**What needs to be done**
Take the data below and copy exactly the lines starting at the one with "Write part 3" and finishing at the one with "to round corners.", both included.

**Records for the exercise**
** begin **
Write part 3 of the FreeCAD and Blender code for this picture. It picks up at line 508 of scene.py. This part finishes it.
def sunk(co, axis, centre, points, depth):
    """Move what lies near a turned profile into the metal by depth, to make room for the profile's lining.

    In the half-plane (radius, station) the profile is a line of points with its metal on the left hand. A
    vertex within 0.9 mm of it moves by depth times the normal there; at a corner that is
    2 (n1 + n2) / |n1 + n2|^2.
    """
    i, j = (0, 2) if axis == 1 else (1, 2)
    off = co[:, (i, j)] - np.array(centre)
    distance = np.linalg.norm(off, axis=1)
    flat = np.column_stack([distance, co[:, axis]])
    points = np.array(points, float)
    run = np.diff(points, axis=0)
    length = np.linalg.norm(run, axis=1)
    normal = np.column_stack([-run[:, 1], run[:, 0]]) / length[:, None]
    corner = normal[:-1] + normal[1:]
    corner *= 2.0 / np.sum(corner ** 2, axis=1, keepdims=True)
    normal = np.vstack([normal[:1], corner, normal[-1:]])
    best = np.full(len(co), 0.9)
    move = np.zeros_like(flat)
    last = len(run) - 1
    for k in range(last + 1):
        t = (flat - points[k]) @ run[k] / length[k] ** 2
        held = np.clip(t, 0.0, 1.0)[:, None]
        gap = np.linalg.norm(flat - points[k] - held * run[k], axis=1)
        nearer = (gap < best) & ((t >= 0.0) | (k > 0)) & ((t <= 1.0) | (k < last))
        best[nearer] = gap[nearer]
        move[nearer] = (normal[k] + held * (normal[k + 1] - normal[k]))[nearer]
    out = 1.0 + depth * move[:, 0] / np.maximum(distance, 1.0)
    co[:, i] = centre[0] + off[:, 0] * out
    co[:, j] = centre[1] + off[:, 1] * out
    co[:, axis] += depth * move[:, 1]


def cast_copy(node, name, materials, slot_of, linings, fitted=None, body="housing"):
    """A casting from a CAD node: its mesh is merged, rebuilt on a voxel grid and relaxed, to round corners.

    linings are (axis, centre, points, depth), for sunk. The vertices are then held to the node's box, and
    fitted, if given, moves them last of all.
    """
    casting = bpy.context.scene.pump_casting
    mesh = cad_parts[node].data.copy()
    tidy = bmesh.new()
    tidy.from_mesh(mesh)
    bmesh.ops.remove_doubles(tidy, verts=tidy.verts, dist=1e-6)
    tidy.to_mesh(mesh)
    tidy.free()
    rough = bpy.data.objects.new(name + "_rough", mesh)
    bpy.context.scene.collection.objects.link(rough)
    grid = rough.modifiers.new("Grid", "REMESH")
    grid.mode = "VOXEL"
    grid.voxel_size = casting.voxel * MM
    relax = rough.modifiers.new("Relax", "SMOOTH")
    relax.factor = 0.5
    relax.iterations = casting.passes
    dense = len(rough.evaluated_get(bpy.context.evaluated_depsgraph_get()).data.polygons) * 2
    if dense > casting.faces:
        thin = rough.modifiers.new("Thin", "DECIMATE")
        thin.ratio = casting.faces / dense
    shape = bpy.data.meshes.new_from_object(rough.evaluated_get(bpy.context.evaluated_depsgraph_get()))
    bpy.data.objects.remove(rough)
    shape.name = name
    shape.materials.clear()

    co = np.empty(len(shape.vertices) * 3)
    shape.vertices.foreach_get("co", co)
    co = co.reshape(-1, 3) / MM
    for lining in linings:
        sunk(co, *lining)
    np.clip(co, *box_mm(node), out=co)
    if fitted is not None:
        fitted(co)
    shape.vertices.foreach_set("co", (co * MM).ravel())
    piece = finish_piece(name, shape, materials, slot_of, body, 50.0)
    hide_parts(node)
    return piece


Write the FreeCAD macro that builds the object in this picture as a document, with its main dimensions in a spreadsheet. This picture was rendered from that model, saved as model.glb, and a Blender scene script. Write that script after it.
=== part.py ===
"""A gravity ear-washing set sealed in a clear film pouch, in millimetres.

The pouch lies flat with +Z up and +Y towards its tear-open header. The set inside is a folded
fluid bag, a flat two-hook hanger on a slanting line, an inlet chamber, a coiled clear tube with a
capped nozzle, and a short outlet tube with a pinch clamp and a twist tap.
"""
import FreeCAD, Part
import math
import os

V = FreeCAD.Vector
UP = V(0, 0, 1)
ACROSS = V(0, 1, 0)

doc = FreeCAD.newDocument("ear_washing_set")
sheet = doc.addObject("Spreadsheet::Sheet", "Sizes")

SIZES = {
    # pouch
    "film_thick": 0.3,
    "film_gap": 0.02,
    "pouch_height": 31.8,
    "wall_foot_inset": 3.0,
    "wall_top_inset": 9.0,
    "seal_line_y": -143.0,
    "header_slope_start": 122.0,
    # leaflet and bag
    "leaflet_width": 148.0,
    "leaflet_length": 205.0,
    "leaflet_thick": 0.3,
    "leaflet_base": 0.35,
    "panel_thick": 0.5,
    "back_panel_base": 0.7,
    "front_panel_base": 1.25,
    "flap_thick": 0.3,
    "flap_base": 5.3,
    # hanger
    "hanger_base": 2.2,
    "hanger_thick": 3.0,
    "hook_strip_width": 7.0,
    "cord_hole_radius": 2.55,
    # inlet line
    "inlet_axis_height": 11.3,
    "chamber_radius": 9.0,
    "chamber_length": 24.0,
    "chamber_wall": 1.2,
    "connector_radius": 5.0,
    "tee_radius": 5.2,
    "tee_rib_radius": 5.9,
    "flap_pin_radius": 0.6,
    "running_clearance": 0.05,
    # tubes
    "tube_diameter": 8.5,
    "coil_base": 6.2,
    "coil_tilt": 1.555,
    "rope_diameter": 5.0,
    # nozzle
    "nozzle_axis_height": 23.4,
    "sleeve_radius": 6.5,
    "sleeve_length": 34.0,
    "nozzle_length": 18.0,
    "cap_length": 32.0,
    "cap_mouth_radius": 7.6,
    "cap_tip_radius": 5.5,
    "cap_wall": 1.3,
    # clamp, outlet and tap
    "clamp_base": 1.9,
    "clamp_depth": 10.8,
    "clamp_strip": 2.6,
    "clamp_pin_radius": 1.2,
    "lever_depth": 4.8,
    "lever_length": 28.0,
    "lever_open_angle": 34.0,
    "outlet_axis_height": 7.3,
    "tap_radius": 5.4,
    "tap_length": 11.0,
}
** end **
** begin **
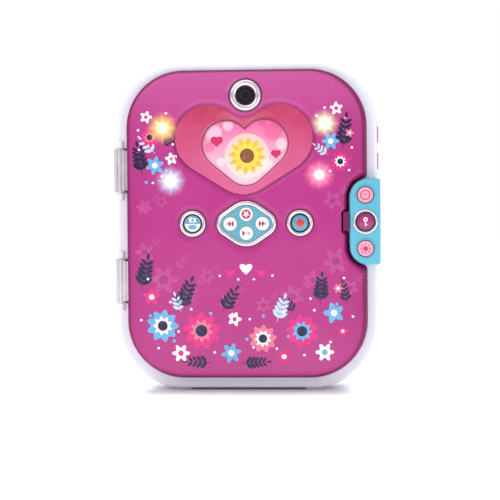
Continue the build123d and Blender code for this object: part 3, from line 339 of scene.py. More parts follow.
** end **
**Solution to this task**
Write part 3 of the FreeCAD and Blender code for this picture. It picks up at line 508 of scene.py. This part finishes it.
def sunk(co, axis, centre, points, depth):
    """Move what lies near a turned profile into the metal by depth, to make room for the profile's lining.

    In the half-plane (radius, station) the profile is a line of points with its metal on the left hand. A
    vertex within 0.9 mm of it moves by depth times the normal there; at a corner that is
    2 (n1 + n2) / |n1 + n2|^2.
    """
    i, j = (0, 2) if axis == 1 else (1, 2)
    off = co[:, (i, j)] - np.array(centre)
    distance = np.linalg.norm(off, axis=1)
    flat = np.column_stack([distance, co[:, axis]])
    points = np.array(points, float)
    run = np.diff(points, axis=0)
    length = np.linalg.norm(run, axis=1)
    normal = np.column_stack([-run[:, 1], run[:, 0]]) / length[:, None]
    corner = normal[:-1] + normal[1:]
    corner *= 2.0 / np.sum(corner ** 2, axis=1, keepdims=True)
    normal = np.vstack([normal[:1], corner, normal[-1:]])
    best = np.full(len(co), 0.9)
    move = np.zeros_like(flat)
    last = len(run) - 1
    for k in range(last + 1):
        t = (flat - points[k]) @ run[k] / length[k] ** 2
        held = np.clip(t, 0.0, 1.0)[:, None]
        gap = np.linalg.norm(flat - points[k] - held * run[k], axis=1)
        nearer = (gap < best) & ((t >= 0.0) | (k > 0)) & ((t <= 1.0) | (k < last))
        best[nearer] = gap[nearer]
        move[nearer] = (normal[k] + held * (normal[k + 1] - normal[k]))[nearer]
    out = 1.0 + depth * move[:, 0] / np.maximum(distance, 1.0)
    co[:, i] = centre[0] + off[:, 0] * out
    co[:, j] = centre[1] + off[:, 1] * out
    co[:, axis] += depth * move[:, 1]


def cast_copy(node, name, materials, slot_of, linings, fitted=None, body="housing"):
    """A casting from a CAD node: its mesh is merged, rebuilt on a voxel grid and relaxed, to round corners.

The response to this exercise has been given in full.